The phrase “the beholder’s share”, which was introduced by the Austrian art historian Alois Riegl and popularised by Ernst Gombrich, denotes that part of an artwork’s meaning which must be contributed by the viewer. The documentation of unrealised and in some cases impossible works in this exhibition is intended to provoke an exploration of this latent potential which exists even when the work itself does not.

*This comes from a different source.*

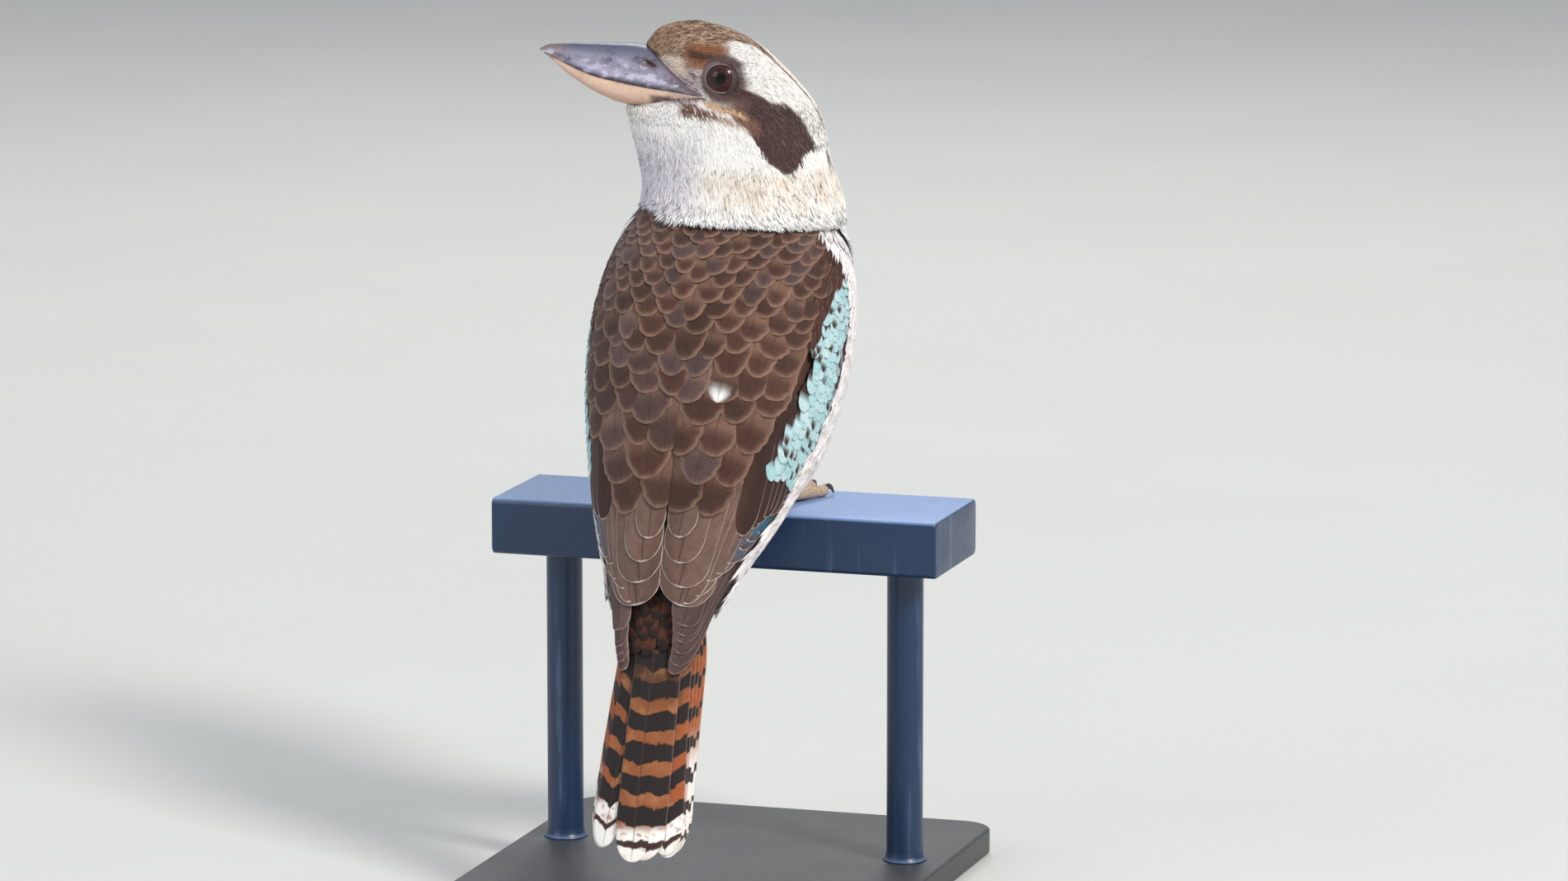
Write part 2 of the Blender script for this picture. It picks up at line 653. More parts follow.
class Shade:
    """A material being made."""

    def __init__(self, name: str) -> None:
        """Starts an empty material."""
        self.material = bpy.data.materials.new(name)
        self.material.use_nodes = True
        self.tree = self.material.node_tree
        self.tree.nodes.clear()

    def node(self, kind: str, settings: dict[str, Any] | None = None, values: dict[Any, Any] | None = None,
             output: Any = 0) -> Wire:
        """Any node.

        Args:
            kind: the node's type.
            settings: its own settings.
            values: values or links of its sockets, by name or number.
            output: the name or number of the output that is given back.

        Returns:
            That output.
        """
        made = self.tree.nodes.new(kind)
        for key, value in (settings or {}).items():
            setattr(made, key, value)
        for key, value in (values or {}).items():
            socket = made.inputs[key]
            if isinstance(value, Wire):
                self.tree.links.new(value.socket, socket)
            elif hasattr(socket.default_value, "__len__") and np.ndim(value):
                socket.default_value = tuple(value) + (1,) * (len(socket.default_value) - len(value))
            else:
                socket.default_value = value
        return Wire(self, made.outputs[output])

    def number(self, name: str) -> Wire:
        """A plain attribute of the piece."""
        return self.node("ShaderNodeAttribute", {"attribute_name": name}, output="Fac")

    def colour(self, name: str) -> Wire:
        """A colour attribute of the piece."""
        return self.node("ShaderNodeAttribute", {"attribute_name": name}, output="Color")

    def split(self, vector: Wire) -> tuple[Wire, Wire, Wire]:
        """The three parts of a vector."""
        parts = self.node("ShaderNodeSeparateXYZ", None, {0: vector}).socket.node
        return tuple(Wire(self, output) for output in parts.outputs)

    def place(self, scale: Sequence[float] = (1, 1, 1)) -> Wire:
        """Object coordinates in millimetres, stretched."""
        coordinates = self.node("ShaderNodeTexCoord", output="Object")
        return self.node("ShaderNodeMapping", {"vector_type": "POINT"},
                         {"Vector": coordinates, "Scale": tuple(1000 * s for s in scale)})

    def map(self, name: str) -> Wire:
        """A UV map of the piece."""
        return self.node("ShaderNodeUVMap", {"uv_map": name})

    def noise(self, vector: Wire, scale: float, detail: float = 3, rough: float = 0.55) -> Wire:
        """Cloudy noise from 0 to 1."""
        return self.node("ShaderNodeTexNoise", None,
                         {"Vector": vector, "Scale": scale, "Detail": detail, "Roughness": rough}, "Fac")

    def mix(self, a: Any, b: Any, share: Any) -> Wire:
        """Two colours mixed by a share."""
        return self.node("ShaderNodeMix", {"data_type": "RGBA"}, {0: share, 6: a, 7: b}, 2)

    def bump(self, height: Wire, distance: float, strength: float) -> Wire:
        """A bump of so many millimetres."""
        return self.node(
            "ShaderNodeBump", None, {"Height": height, "Distance": distance / 1000, "Strength": strength})

    def done(self, values: dict[str, Any]) -> bpy.types.Material:
        """The finished material, with these values on its shader."""
        shader = self.node("ShaderNodeBsdfPrincipled", None, values)
        end = self.tree.nodes.new("ShaderNodeOutputMaterial")
        self.tree.links.new(shader.socket, end.inputs["Surface"])
        return self.material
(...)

In the years since the founding of IMMA, the building it occupies, the Royal Hospital, Kilmainham, and its grounds have been the site of sculptural proposals by many artists including Joseph Kosuth, Stephan Balkenhol and John Newling. Sol LeWitt and David Tremlett each proposed wall drawings for the chapel. Also in the IMMA Collection are a ‘relic’ of an audio/radio work by William Furlong, and a proposal by Christo for an immense sculpture in the Texas desert made of oil drums, both speaking to ongoing global concerns about communication and energy. Archival documentation of Joseph Beuys’ proposed Free International University for Dublin, intended for the Royal Hospital site, brings to light a forgotten episode of Irish artistic and political history.